Could you please be more specific; are you looking for a complete fixture, T5 bulbs, or components for a DIY light?


----------



## gstatus (Apr 2, 2010)

just the t5 bulbs


----------



## Seattle_Aquarist (Mar 7, 2008)

Hi gstatus,

Some members like Reefgeek.com
or
Aquarium Specialty.com
or
if you can find the wattage you need locally buy "Daylight" bulbs, they are about 6500K - 6700K.


----------



## gstatus (Apr 2, 2010)

thanks:mod:


----------



## tom855 (Feb 5, 2006)

I just did a lot of searching for a low price on a couple of T5 fixtures.
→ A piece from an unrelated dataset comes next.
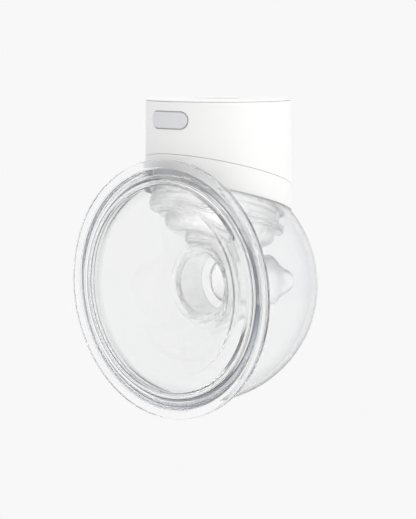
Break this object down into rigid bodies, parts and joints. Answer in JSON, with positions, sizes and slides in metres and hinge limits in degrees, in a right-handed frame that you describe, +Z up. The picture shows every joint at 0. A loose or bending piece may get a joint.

WebAquatics was the cheapest in stock folks I could find. I'd suspect the bulbs are equally competitive.

Tom 


.


----------



## bosmahe1 (May 14, 2005)

If I were to replace my current lighting, I would look at:

http://www.catalinaaquarium.com/product_info.php?cPath=71_136&products_id=1638

Call them with your requirements (tube length, how many switches etc..) and request pricing. I understand they are quite flexible and competitive with the pricing.


----------